Geograph.id – Ketika akan mendaki gunung kita selalu mendapat himbauan untuk tidak membuang sampah sembarangan selama pendakian dan diwajibkan untuk membawa turun sampah kita. Biarpun begitu, kenyataanya masih sangat sering kita jumpai sampah berserakan di sepanjang jalur pendakian atau tempat kemah. Pendaki gunung di Indonesia seperti acuh tak acuh terhadap masalah lingkungan yang satu ini. Tidak hanya merusak pemandangan saat mendaki, tetapi apabila dibiarkan terus menerus masalah ini bisa menyebabkan kerusakan lingkungan bahkan hingga menimbulkan bencana alam.
apakah membuang sampah di gunung akan menyebabkan bencana alam?
Dikutip dari DLH Kab. Buleleng, plastik dapat menimbulkan pencemaran, baik di tanah, air, maupun udara. Di tanah plastik dapat menghalangi peresapan air dan sinar matahari, sehingga mengurangi kesuburan tanah dan dapat menyebabkan banjir. Berkurangnya kesuburan tanah tentu akan berpengaruh pada laju pertumbuhan tanaman, semakin sedikit tanaman maka semakin besar potensi terjadinya longsor. Tanah yang seharusnya menjadi resapan air juga semakin sulit meresap air karena adanya sampah plastik yang terkubur di dalam tanah dan akan menyebabkan banjir di sepanjang jalur pendakian atau tempat kemah. Tentu tak ada yang ingin pendakiannya terganggu dan melihat pemandangan kumuh akibat sampah yang berserakan.
Karhutla (Kebakaran Hutan dan Lahan) juga berpotensi terjadi akibat kelalaian pendaki. Salah satu sampah yang paling sering kita jumpai saat mendaki gunung adalah puntung rokok. Pendaki sering kali membuang puntung rokok sembarangan dan tidak memperhatikan apakah puntung rokok tersebut sudah benar-benar padam atau belum. Hal tersebut tentu akan sangat berpotensi membakar tumbuhan sekitar dan menyebabkan reaksi berantai hingga kebakaran yang lebih besar. Kemungkinan ini akan bertambah besar pada musim kemarau panjang dimana banyak sekali berserakan daun atau batang kering yang dapat dengan mudahnya tersulut api. Biasanya ada beberapa “pendaki nakal” yang sengaja membuat api unggun meski telah ada larangan untuk menyalakan api unggun di gunung tersebut. Hal ini memperbesar potensi terjadinya karhutla dan polusi udara di gunung.
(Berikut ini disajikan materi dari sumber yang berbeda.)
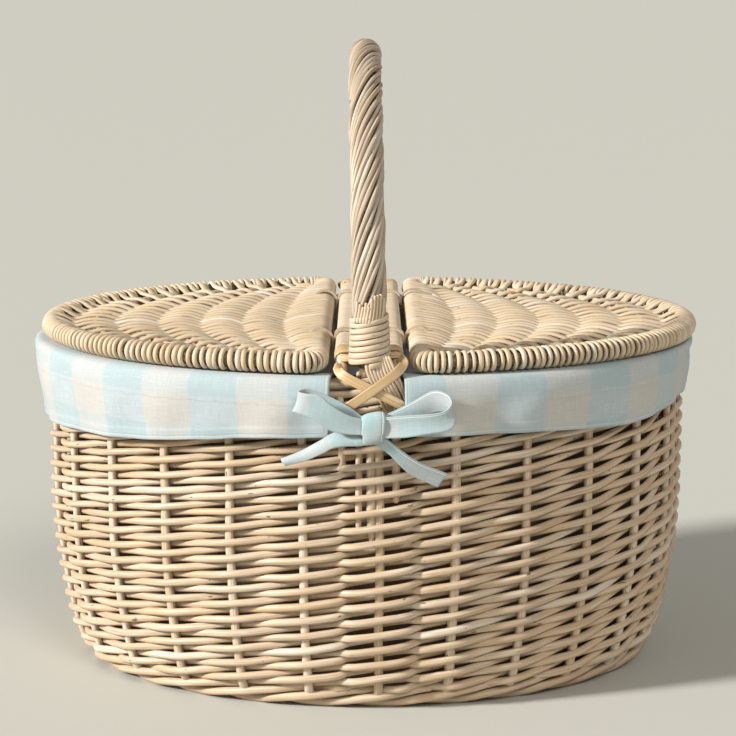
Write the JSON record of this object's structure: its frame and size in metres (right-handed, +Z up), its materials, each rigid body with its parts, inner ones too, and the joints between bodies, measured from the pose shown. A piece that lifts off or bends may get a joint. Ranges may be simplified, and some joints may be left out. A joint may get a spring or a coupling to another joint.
{
  "type": "picnic basket",
  "caption": "Oval woven willow picnic basket with two hinged half lids, a roped bow handle over a fixed bridge, and a tied gingham liner.",
  "frame": {"origin": "middle of the bounding box at its base, on the surface that the basket stands on", "axes": "+X along the long axis of the oval, -Y towards the front bow, +Z up"},
  "size_m": [0.448, 0.361, 0.4144],
  "materials": {
    "woven_willow": "peeled willow weave, lightly limewashed, satin",
    "willow_rod": "peeled round willow rod, satin",
    "willow_skein": "split tan willow skein, satin",
    "gingham_cotton": "aqua and ivory gingham cotton, plain weave, matte"
  },
  "bodies": {
    "basket": {"base_long_sticks": "willow_rod", "base_cross_sticks": "willow_rod", "base_weave": "woven_willow", "foot_wale": "woven_willow", "wall_stakes": "willow_rod", "wall_weave": "woven_willow", "rim_border": "woven_willow", "handle_core": "willow_rod", "handle_roping": "woven_willow", "front_whipping": "woven_willow", "rear_whipping": "woven_willow", "front_packing_rod": "willow_rod", "rear_packing_rod": "willow_rod", "front_cross_binding": "willow_skein", "rear_cross_binding": "willow_skein", "bridge_side_rods": "willow_rod", "bridge_inner_rods": "willow_rod", "bridge_wrap": "woven_willow", "bridge_end_bands": "willow_skein", "left_hinge_tie_front": "willow_skein", "left_hinge_tie_rear": "willow_skein", "right_hinge_tie_front": "willow_skein", "right_hinge_tie_rear": "willow_skein", "liner_bag": "gingham_cotton", "left_cuff": "gingham_cotton", "right_cuff": "gingham_cotton", "front_bow_knot": "gingham_cotton", "front_bow_loops": "gingham_cotton", "front_bow_tails": "gingham_cotton", "rear_bow_knot": "gingham_cotton", "rear_bow_loops": "gingham_cotton", "rear_bow_tails": "gingham_cotton"},
    "lid_left": {"left_lid_hoop": "willow_rod", "left_lid_binding": "woven_willow", "left_lid_ribs": "willow_rod", "left_lid_weave": "woven_willow"},
    "lid_right": {"right_lid_hoop": "willow_rod", "right_lid_binding": "woven_willow", "right_lid_ribs": "willow_rod", "right_lid_weave": "woven_willow"}
  },
  "joints": [
    {"name": "left_lid_hinge", "type": "hinge", "parent": "basket", "child": "lid_left", "pos_m": [-0.031, 0, 0.2264], "axis": [0, 1, 0], "range_deg": [0, 93]},
    {"name": "right_lid_hinge", "type": "hinge", "parent": "basket", "child": "lid_right", "pos_m": [0.031, 0, 0.2264], "axis": [0, -1, 0], "range_deg": [0, 93]}
  ]
}
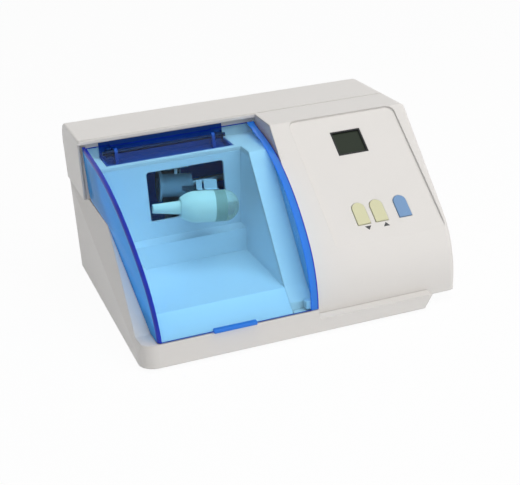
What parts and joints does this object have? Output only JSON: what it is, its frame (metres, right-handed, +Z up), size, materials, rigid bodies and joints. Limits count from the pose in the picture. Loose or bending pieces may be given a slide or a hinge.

Meski diperbolehkan untuk menyalakan api unggun, biasanya pendaki sekalian membakar sampah yang mereka bawa sebagai bahan bakar. Sampah yang dibakar tentu paling banyak adalah plastik, asap hasil pembakaran bahan organik sudah cukup buruk bagi kesehatan dan polusi udara, apalagi asap hasil pembakaran anorganik. Seperti yang dikutip dari Halodoc.com, plastik pada dasarnya sudah mengandung banyak bahan kimia, berbahaya. Nah, jika dibakar maka akan banyak bahan kimia beracun yang dilepaskan dari sampah plastik.
Ngakunya Sayang Alam, Kok Meracuni Alam?
Salah satu gunung yang cukup populer di Jawa Timur adalah gunung penanggungan, gunung setinggi 1.653 MDPL ini sering dijadikan gunung untuk pendakian pertama pendaki pemula. Dengan banyaknya pendaki yang ada di gunung ini, sampah yang ditinggalkan tentu akan semakin banyak pula. Dilansir dari VOA Indonesia, sekitar 30 kg sampah dibawa turun dalam aksi pungut sampah yang dilakukan oleh Trashbag Community dari gunung penanggungan pada tahun 2022 lalu. Ketua Trashbag Community menyayangkan masih banyak pendaki yang tidak membawa sampahnya turun.
Gunung bukan tempat sampah, sudah sepatutnya bagi para pendaki untuk tidak meninggalkan apapun di gunung kecuali jejak, tidak mengambil apapun kecuali gambar, dan tidak membunuh apapun kecuali waktu. Jadikan gunung sebagai tempat yang tetap terjaga kelestariannya agar manusia di masa depan masih bisa menikmati apa yang dinikmati manusia saat ini.